森村組ははじめて専門の技師を雇うことができたのです。
しかし、どれほど失敗を重ねても、純白のやきものは出来上がることがありませんでした。
このままでは、何度繰り返しても成功しないと感じた孫兵衛は、飛鳥井を海外貿易練習生という資格でドイツに明治30年2月から明治31年9月まで留学させることにしました。
そして、飛鳥井が帰国してから再び、純白のやきもの作りに取り掛かりますが、やはり何度行っても成功はしませんでした。
しかし、そんな孫兵衛に僥倖とも言える出来事が起こります。
それは明治35年(1902年)のことでした。
森村組の名古屋支店に2人のイギリス人がやきものを買いにきたのです。
技術を盗む
その2人のイギリス人はローゼンフェルド兄弟でした。
彼らの父親は陶磁器工場の経営者であると、孫兵衛は知り、2人に近づき悩みを相談するのです。

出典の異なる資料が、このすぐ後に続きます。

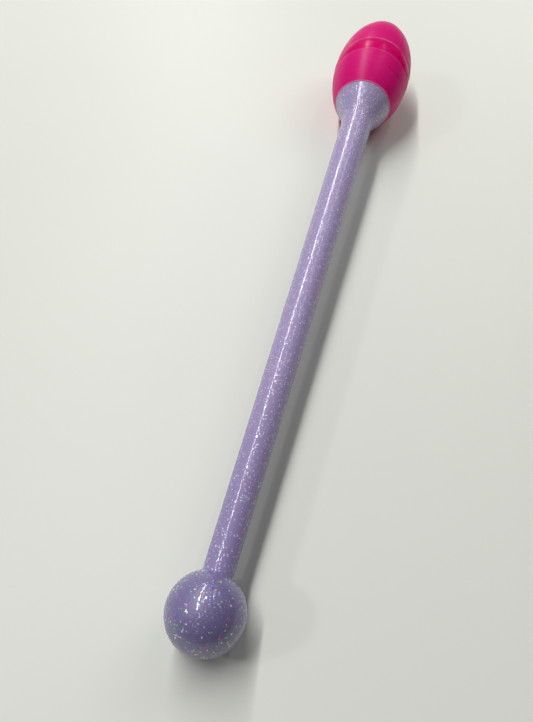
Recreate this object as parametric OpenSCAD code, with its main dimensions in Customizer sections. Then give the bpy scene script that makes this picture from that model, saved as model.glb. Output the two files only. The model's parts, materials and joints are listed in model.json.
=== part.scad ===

そして工場見学することを許された孫兵衛は、明治36年(1903年)の春に飛鳥井と息子である和親を連れて現在のチェコ、カルロビ・バリであるオーストリアのカルルスバートにある陶磁器工場を見学することができました。
しかし、見学に許された時間はたった1日だけ。
そのため、孫兵衛は病気を装うことにしたのです。
そして、病気が回復するまで和親と飛鳥井の2人を工場で働かせることに成功しました。
2人がしっかりと最新の陶器焼成法を学んでから、無事に三人はその場を去ることができたのです。
それから三人はベルリンへと向かいます。
ドイツ国立陶土工業化学研究所を訪ねるためでした。
結果は、極めて良好なもので、ついに純白のやきものを焼成する見通しを立てることができたのです。
その頃、日本ではディナー・セットを大量に製造するために名古屋に大工場を建設することが決定されていました。
そこで孫兵衛らは、明治36年の秋にドイツのチューリンゲンにて最新式の機械を購入、工場の設計に関する手配もすべて終了させてから帰国の途につきました。
「日本陶器合名会社」が名古屋市の郊外である鷹場村大字則武に設立されたのは明治37年(1904年)の一月一日ことでした。
代表社長となったのは大倉和親です。
石炭焚による洋式磁器焼成窯の第一号に最初の火が入ったのは、この年の11月のことでした。
しかし、新工場が稼働を始めたにも関わらず、ディナー・セットは完成することができませんでした。
それは、ディナー・セットの中でもっとも大きな八寸皿(直径24センチ)が、中央部分が焼くと垂れ下がってしまい、商品とならなかったからです。
その試行錯誤は、大正3年(1914年)6月までという大変長い年月かかってしまいました。
あまりの長引き様に売る側の立場である、森村市左衛門と作る側の立場である、大倉孫兵衛が大喧嘩をしてしまったということもありました。
明治43年10月には技師長の飛鳥井幸太郎に責任を取り、辞めてもらうという事態にもなりました。
さらに、社長であった大倉和親自ら再びカルルスバートの工場を訪れ、陶磁器つくりの見学もしました。
こうして、20年もの時間をかけて日本製のディナー・セットは完成するのです。
日本陶器のディナー・セットは年を追うごとにどんどん、生産量が増えていきました。
「ノリタケ」というブランド名はこのようにして世界中へと広がっていったのです。